Forget the big traditional banks if you want to save money. Honestly. Bradesco, Itaú, and Santander have their uses, but their exchange spreads are usually wider than a canyon. You’re better off looking at the new wave of digital accounts.

  • Global Accounts (Wise, Nomad, Avenue): These have changed the game for Brazilians. They typically use the commercial rate plus a small, transparent commission (usually around 1% to 2%). They also charge a lower IOF for "transferring to self" (1.1%) compared to the higher rate for international purchases.
  • Wire Transfers (SWIFT): Good for massive amounts, like buying property in Florida. It’s slow. It’s clunky. But for $100,000+, the fixed fees matter less than the tight spread.
  • Crypto (Stablecoins): For the tech-savvy, buying USDT or USDC with Reais on a local exchange like Mercado Bitcoin and then selling it for USD is a thing. It’s fast. However, you have to be careful with the "exit ramp" fees and tax reporting. The Receita Federal (Brazil's IRS) is very interested in these moves.

Common mistakes when you convert real to US dollar

Don't wait until the day of your trip. That’s the golden rule. People think they can time the market, but the market usually times them.

Another classic error: using your "standard" Brazilian credit card for everything in the States. Between the bad exchange rate the bank picks and the IOF, you are effectively paying a 10% premium on every burger and hotel room.

Also, watch out for "Zero Commission" booths.

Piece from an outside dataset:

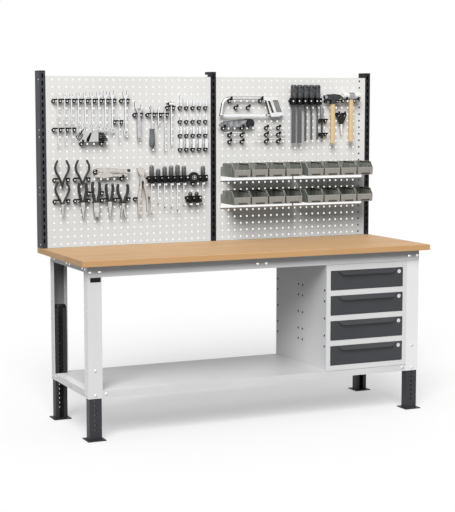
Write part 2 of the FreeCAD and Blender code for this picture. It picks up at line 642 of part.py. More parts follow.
# Drawers: open box with slide bars, folded front with a lip to pull, and a turning lock.
def make_drawer_box(index):
    base = drawer_bottom(index) + BOX_LIFT
    left = CUPBOARD_MIDDLE - BOX_WIDTH / 2
    right = CUPBOARD_MIDDLE + BOX_WIDTH / 2
    front = FRAME_FRONT - FRONT_PROUD + FRONT_DEPTH
    back = front + BOX_LENGTH
    outer = box(left, right, front, back, base, base + BOX_HEIGHT)
    inner = box(left + BOX_SHEET, right - BOX_SHEET, front + BOX_SHEET, back - BOX_SHEET,
                base + BOX_SHEET, base + BOX_HEIGHT + 1)
    opening = rod_y(lock_x(), front - 1, front + 3, lock_z(index), LOCK_BARREL_RADIUS + 0.5)
    middle = base + SLIDE_HEIGHT_ABOVE_BOX_FLOOR
    half = RUNNER_INNER / 2 - SLIDE_CLEARANCE
    reach = RUNNER_ARM - SLIDE_CLEARANCE - 0.5
    bars = []
    for side in (-1, 1):
        edge = CUPBOARD_MIDDLE + side * BOX_WIDTH / 2
        x0 = min(edge, edge + side * reach)
        x1 = max(edge, edge + side * reach)
        bar = box(x0, x1, front + 2, back, middle - half, middle + half)
        groove_x0 = x0 - 1 if side < 0 else x0 + 2
        groove_x1 = x1 - 2 if side < 0 else x1 + 1
        groove = box(groove_x0, groove_x1, front + 1, back + 1, middle - half + 2,
                     middle + half - 2)
        bars.append(bar.cut(groove))
    return fuse([outer.cut([inner, opening])] + bars)


def lock_x():
    return CUPBOARD_MIDDLE + FRONT_WIDTH / 2 - LOCK_FROM_EDGE


def lock_z(index):
    return drawer_bottom(index) + FRONT_HEIGHT - LOCK_BELOW_TOP


def make_drawer_front(index):
    low = drawer_bottom(index)
    high = low + FRONT_HEIGHT
    left = CUPBOARD_MIDDLE - FRONT_WIDTH / 2
    right = CUPBOARD_MIDDLE + FRONT_WIDTH / 2
    face = FRAME_FRONT - FRONT_PROUD
    back = face + FRONT_DEPTH
    outer = box(left, right, face, back, low, high)
    inner = box(left + FRONT_SHEET, right - FRONT_SHEET, face + FRONT_SHEET, back + 1,
                low + FRONT_SHEET, high - FRONT_SHEET)
    hole = rod_y(lock_x(), face - 1, back + 1, lock_z(index), LOCK_BARREL_RADIUS + SCREW_CLEARANCE)
    pan = outer.cut([inner, hole])
    sheet = 1.6
    lean = plate_yz([(face, high), (face - GRIP_PROUD, high - GRIP_DROP),
                     (face - GRIP_PROUD + sheet, high - GRIP_DROP), (face + sheet * 0.5, high - 1)],
                    left, right)
    start = V(CUPBOARD_MIDDLE - GRIP_HALF_TOP, face - 60, high)
    end = V(CUPBOARD_MIDDLE + GRIP_HALF_TOP, face - 60, high)
    low_left = V(CUPBOARD_MIDDLE - GRIP_HALF_BOTTOM, face - 60, high - GRIP_DROP)
    low_right = V(CUPBOARD_MIDDLE + GRIP_HALF_BOTTOM, face - 60, high - GRIP_DROP)
    sag = GRIP_HALF_TOP - GRIP_HALF_BOTTOM
    bend_left = V(start.x + sag * 0.42, start.y, high - GRIP_DROP * 0.74)
    bend_right = V(end.x - sag * 0.42, end.y, high - GRIP_DROP * 0.74)
    outline = Part.Wire([Part.Arc(start, bend_left, low_left).toShape(),
                         Part.makeLine(low_left, low_right),
                         Part.Arc(low_right, bend_right, end).toShape(),
                         Part.makeLine(end, start)])
    smile = Part.Face(outline).extrude(V(0, 80, 0))
    return fuse([pan, lean.common(smile)])


def make_lock_plug(index):
    face = FRAME_FRONT - FRONT_PROUD
    x = lock_x()
    z = lock_z(index)
    disc = rod_y(x, face - 2.0, face - 0.3, z, LOCK_FACE_RADIUS)
    barrel = rod_y(x, face - 1.0, face + FRONT_DEPTH + 8.0, z, LOCK_BARREL_RADIUS)
    slot = box(x - 0.8, x + 0.8, face - 3, face + 4, z - 4.5, z + 4.5)
    cam_y = face + FRONT_DEPTH + 8.0
    cam = plate_xz([(x - 6, z - 6), (x + 6, z - 6), (x + 5, z + LOCK_CAM), (x - 5, z + LOCK_CAM)],
                   cam_y, cam_y + 2.5)
    return fuse([disc, barrel, cam]).cut(slot)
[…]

There is no such thing as a free lunch in forex. If they aren't charging a commission, they are just hiding their profit in a terrible exchange rate. Always ask: "How many Reais do I need to give you to get exactly 100 US Dollars in my hand?" That's the only number that matters.

The psychology of the exchange rate

There is a psychological barrier around certain numbers. When the dollar hits 5.00 BRL, people panic. When it hits 5.50, they resign themselves to it. Interestingly, when the Real strengthens to 4.80, many people wait, hoping it goes to 4.50. It rarely does.

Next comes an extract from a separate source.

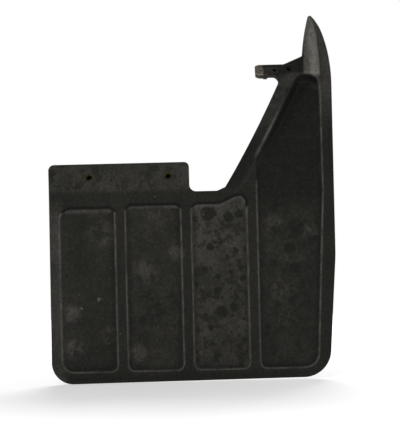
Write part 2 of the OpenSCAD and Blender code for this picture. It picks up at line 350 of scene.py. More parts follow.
class FlapRelief:
    """The front and the back face of the rubber as heights over the front view."""

    def __init__(self, sheet: SheetSizes, hood: HoodSizes) -> None:
        """Work out the guide lines that both faces share.

        Args:
            sheet: sizes of the flat sheet.
            hood: sizes of the raised part.
        """
        self.sheet, self.hood = sheet, hood
        foot, top = np.array(hood.band_foot), np.array(hood.band_top)
        self.along = (top - foot) / np.linalg.norm(top - foot)
        self.across = np.array([self.along[1], -self.along[0]])
        self.ridge_foot = foot + self.across * hood.band_wide
        self.ridge_long = (hood.pocket_top - self.ridge_foot[1]) / self.along[1]
        self.ridge_top = self.ridge_foot + self.along * self.ridge_long
        self.band_slope = (-hood.hood_edge_y - hood.band_foot_rise) / (hood.hood_edge_z - sheet.hinge_z)
        self.horn_slope = 0.2374
        self.panels = self._panels()

    def _panels(self) -> list[Points]:
        """Outlines of the three short panels and the tall one, anticlockwise."""
        s, made = self.sheet, []
        pitch = s.panel_wide + s.rib
        first = s.left + s.border
        for i in range(3):
            left, right = first + i * pitch, first + i * pitch + s.panel_wide
            outer = s.outer_corner if i == 0 else s.panel_corner
            high = s.panel_high - (2.5 if i == 0 else 0)
            corners = [(left, high, outer), (left, s.panel_low, outer),
                       (right, s.panel_low, s.panel_corner)]
            if i < 2:
                corners.append((right, high, s.panel_corner))
            else:
                # The third panel's top swells up towards the foot of the band
                rise = [(x, high + s.hump_rise * float(smooth(right - 36, right - 8, x)))
                        for x in np.linspace(right - 10, right - 36, 10)]
                corners += [(right, high + 3, 5), (right - 5, high + s.hump_rise, 4)] + rise
            made.append(divide(fillet(corners), 2.0))
        left = first + 3 * pitch
        cross_z = self.ridge_foot[1] + (left - self.ridge_foot[0]) * self.along[1] / self.along[0]
        rim = s.right - s.border
        ridge = self.ridge_line(1.0, 24)
        ridge = ridge[ridge[:, 1] > cross_z + 3]
        tall = [(left, cross_z, 5.0), (left, s.panel_low, s.panel_corner),
                (rim - s.bottom_taper, s.panel_low, 17.0), (rim, s.hinge_z, 60.0),
                (rim - 1, self.hood.pocket_top + 2)]
        tall += [tuple(p) for p in ridge[::-1]]
        made.append(divide(fillet(tall), 2.0))
        return made

    def ridge_line(self, offset: float, steps: int) -> Points:
        """Points along the band's ridge, moved to its right by offset."""
        line = bow(self.ridge_foot, self.ridge_top, self.hood.band_bow, steps)
        return line + self.across * offset

    def past_ridge(self, p: Points) -> Points:
        """Distance of points to the right of the bowed ridge.

        Args:
            p: places in the front view.

        Returns:
            Distances, negative on the band's side.
        """
        rel = p - self.ridge_foot
        t = (rel @ self.along) / self.ridge_long
        return rel @ self.across - 4 * self.hood.band_bow * np.clip(t, 0, 1) * (1 - np.clip(t, 0, 1))

    def horn_edge(self, z: Points) -> Points:
        """The horn's right edge, which curves in towards the tip."""
        h = np.clip((z - self.hood.pocket_top) / 80, 0, 0.995)
        return self.hood.rim_x - 12 * (1 - np.sqrt(1 - h * h)) + 0 * z

    def mouth(self, p: Points) -> Points:
        """How far points lie inside the pocket's arched mouth.

        Args:
            p: places in the front view.

        Returns:
            Depths, negative outside it.
        """
        h = self.hood
        u = np.abs(p[:, 0] - h.mouth_x) / h.mouth_wide
        v = np.maximum(p[:, 1] - h.mouth_z, 0) / h.mouth_high
        return (1 - (u ** h.mouth_power + v ** h.mouth_power) ** (1 / h.mouth_power)) * h.mouth_wide

    def shelf_y(self, z: Points) -> Points:
        """The tilted shelf's front face."""
        return -(self.hood.hood_top - z) * math.tan(self.hood.tilt)

    def band_y(self, z: Points) -> Points:
        """The raised band's front face, which fades out below the flex line.

        Args:
            z: heights.

        Returns:
            Y at each height.
        """
        h = self.hood
        rise = h.band_foot_rise + self.band_slope * (z - self.sheet.hinge_z)
        return -np.maximum(rise, 0.4) * smooth(-30, -12, z)

    def lug_share(self, p: Points) -> Points:
        """1 on the lug, where the shelf's plane runs on past the hood's edge, and 0 off it."""
        return smooth(183, 176, p[:, 0]) * smooth(105, 112, p[:, 1])

    def sway(self, p: Points) -> Points:
        """The slight set that a rubber sheet takes, away from its hardware.

        Args:
            p: places in the front view.

        Returns:
            The shift in Y at each place.
        """
        x, z = p[:, 0], p[:, 1]
        wave = np.sin(x / 47 + 0.6) * np.cos(z / 61) + 0.5 * np.sin((x + z) / 83)
        return 0.35 * wave * smooth(-34, -80, z)

    def base(self, p: Points) -> Points:
        """The sheet's front face with its four pressed panels.

        Args:
            p: places in the front view.

        Returns:
            Y at each place.
        """
        made = np.zeros(len(p))
        for loop in self.panels:
            low, high = loop.min(axis=0) - 3, loop.max(axis=0) + 3
            near = np.all((p > low) & (p < high), axis=1)
            if near.any():
                deep = depth_inside(p[near], loop)
                # A small roll stands up round the step, as the mould's parting leaves it
                roll = 0.22 * np.exp(-((deep + 0.9) / 0.7) ** 2)
                made[near] += self.sheet.panel_deep * smooth(-0.5, 1.7, deep) - roll
        return made

    def raised(self, p: Points) -> Points:
        """The front face of the band, the hood and the horn together, as if they had no sides.

        Args:
            p: places in the front view.

        Returns:
            Y at each place.
        """
        h, x, z = self.hood, p[:, 0], p[:, 1]
        shelf = self.shelf_y(z)
        lip = self.lug_share(p)
        near = soft_max(shelf, self.band_y(z), 1.6)
        hood = near * (1 - lip) + shelf * lip
        horn = -(1 + self.horn_slope * (self.sheet.top - z))
        horn = np.where(z > 118, horn, -(1 + self.horn_slope * 70) * smooth(97, 120, z))
        # The horn's face is crowned: it falls away towards both of its sides
        middle = (x - h.horn_left) / np.maximum(self.horn_edge(z) - h.horn_left, 6.0)
        middle = np.clip(middle, -0.1, 1.1)
        horn = horn + 1.5 * (2 * middle - 1) ** 2 * smooth(118, 130, z)
        return hood + (horn - hood) * smooth(h.horn_left - 1.6, h.horn_left + 0.8, x)

    def front(self, p: Points) -> Points:
        """Heights of the front face.

        Args:
            p: places in the front view.

        Returns:
            Y at each place.
        """
        h, z = self.hood, p[:, 1]
        base, raised = self.base(p), self.raised(p)
        d = self.past_ridge(p)
        ramp = (d + np.sqrt(d * d + 1.1)) / 2
        wide = 4 + (h.flank - 4) * smooth(-20, 20, z)
        band = np.clip(1 - ramp / wide, 0, 1) ** 1.7
        left_of_band = (p - np.array(h.band_foot)) @ self.across
        band = band * np.maximum(smooth(-4, 0, left_of_band), smooth(104, 108, z)) * smooth(-28, -18, z)
        # The crest of the band carries a low bead
        bead = 0.5 * np.exp(-((d + 1.4) / 1.1) ** 2) * smooth(-14, 10, z) * smooth(116, 96, z)
        deep = self.mouth(p)
        ramp = (deep + np.sqrt(deep * deep + 1.2)) / 2
        hood = np.clip(1 - ramp / 9.5, 0, 1) ** 1.5
        out = p[:, 0] - self.horn_edge(z)
        ramp = (out + np.sqrt(out * out + 0.9)) / 2
        hood = hood * np.clip(1 - ramp / 2.6, 0, 1) ** 1.4 * smooth(96, 104, z)
        over = np.maximum(hood, 0) * (p[:, 0] > self.ridge_top[0] - 14)
        y = soft_min(base + (raised - base) * band, base + (raised - base) * over, 0.9)
        return y - bead + self.sway(p)

    def back(self, p: Points) -> Points:
        """Heights of the back face, which is open behind the band and the hood.

        Args:
            p: places in the front view.

        Returns:
            Y at each place.
        """
        h, x, z = self.hood, p[:, 0], p[:, 1]
        t = self.sheet.thick
        shelf = self.shelf_y(z) + t / math.cos(h.tilt)
        drop = 2.46 - 2 * (z - h.pocket_top - 4.92)
        under_band = self.band_y(z) + t * math.hypot(1, self.band_slope)
        d = self.past_ridge(p)
        lip = self.lug_share(p)
        left = soft_max(shelf, under_band, 1.0) * (1 - lip) + shelf * lip
        right = soft_max(shelf, drop, 1.0)
        hollow = left + (right - left) * smooth(-7, -4, d)
        up = (p - np.array(h.band_foot)) @ self.along
        room = np.maximum(-t - d, np.minimum(z - h.pocket_top - 1, h.horn_left - x))
        room = np.minimum(room, up - 8)
        flat = t + 0 * x
        return np.minimum(flat, flat + (hollow - flat) * smooth(0, 1.8, room)) + self.sway(p)

    def lean(self, p: Points) -> Points:
        """How far the back is shifted down at each place, so that the lug's sides stay square to it.

        Args:
            p: places in the front view.

        Returns:
            The shift at each place.
        """
        x, z = p[:, 0], p[:, 1]
        share = smooth(192, 185, x) * smooth(106, 114, z)
        hx, hs, _ = self.hood.lug_hole
        gap = np.hypot(x - hx, (z - self.hood.on_shelf(hs)) * 1.3)
        share = np.maximum(share, smooth(24, 7, gap))
        return share * self.sheet.thick * math.sin(self.hood.tilt)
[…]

Financial experts often suggest "dollar-cost averaging." Instead of changing 10,000 Reais all at once, change 2,000 every week for five weeks. This smooths out the volatility. You might not get the absolute best rate, but you definitely won't get the absolute worst one either. It's about peace of mind.

Actionable steps for your next conversion

If you need to convert real to US dollar right now, don't just click "buy" on the first app you see. Start by checking the current mid-market rate on a neutral site like Reuters. This is your baseline.

  1. Compare three digital platforms. Look at Wise, Nomad, and Inter. Check their "VET" (Valor Efetivo Total). The VET is a mandatory metric in Brazil that includes the exchange rate, the spread, and the IOF. It is the only way to compare apples to apples.
  2. Check your IOF exposure. If you are sending money to your own account abroad, you pay 1.1%. If you are paying a provider or buying something, it might be different.
  3. Verify the delivery time. Some apps are instant. Some take two business days. If you need the money for a bill due tomorrow, don't chase a rate that takes three days to settle.
  4. Notify your bank. If you are doing a large transfer, your Brazilian bank might block it for security. A quick chat with your manager can save you a week of "frozen funds" headaches.
  5. Keep your receipts. The Receita Federal requires documentation for large currency movements. If you’re converting significant sums, ensure you have a clear paper trail of where the money came from and where it went.

Stop looking at the airport booths. Start looking at digital-first accounts that prioritize the commercial rate. The difference of 0.20 or 0.30 Reais per dollar might seem small, but on a $5,000 transfer, that’s enough to pay for a very nice dinner—or a flight upgrade. Be smart about the spread, watch the VET, and stop giving away your hard-earned money to middle-men who don't add value.